Verified · London Museum

On 12 February 1554, Lady Jane Grey was beheaded within the grounds of the Tower of London, on Tower Green. She was about seventeen, and had reigned for only nine days the previous July before Mary I swept her aside. Proclaimed queen by Protestant nobles after Edward VI’s death, Jane had been a pawn from the start.

Mary first spared her, but Wyatt’s Rebellion in January 1554 — joined by Jane’s own father — made the captive cousin too dangerous to keep alive. Her husband, Guildford Dudley, was executed on Tower Hill that same morning; Jane, as a high-status prisoner, was granted a private death an hour later.

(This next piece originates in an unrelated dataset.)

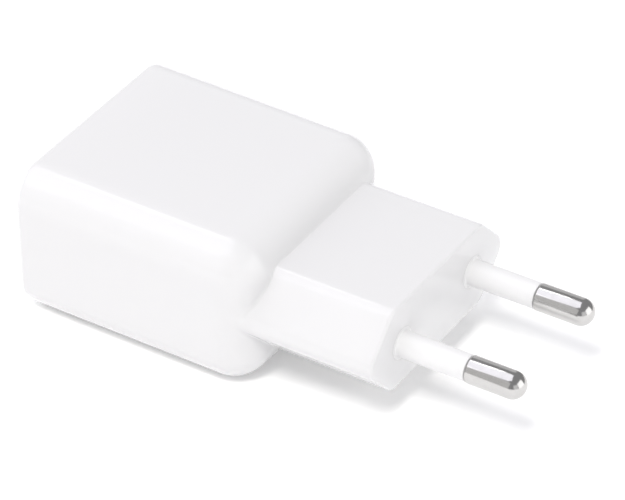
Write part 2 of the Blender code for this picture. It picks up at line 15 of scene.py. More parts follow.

Witnesses recorded her calm. Dressed in black, she addressed the small crowd before kneeling at the block.

“Good people, I am come hither to die, and by a law I am condemned to the same.”

She was buried in the Chapel of St Peter ad Vincula, a few steps from where she fell.

9
days as queen
~17
years old

Sources & references

2 references

Well-established. Corroborated by 2 independent sources.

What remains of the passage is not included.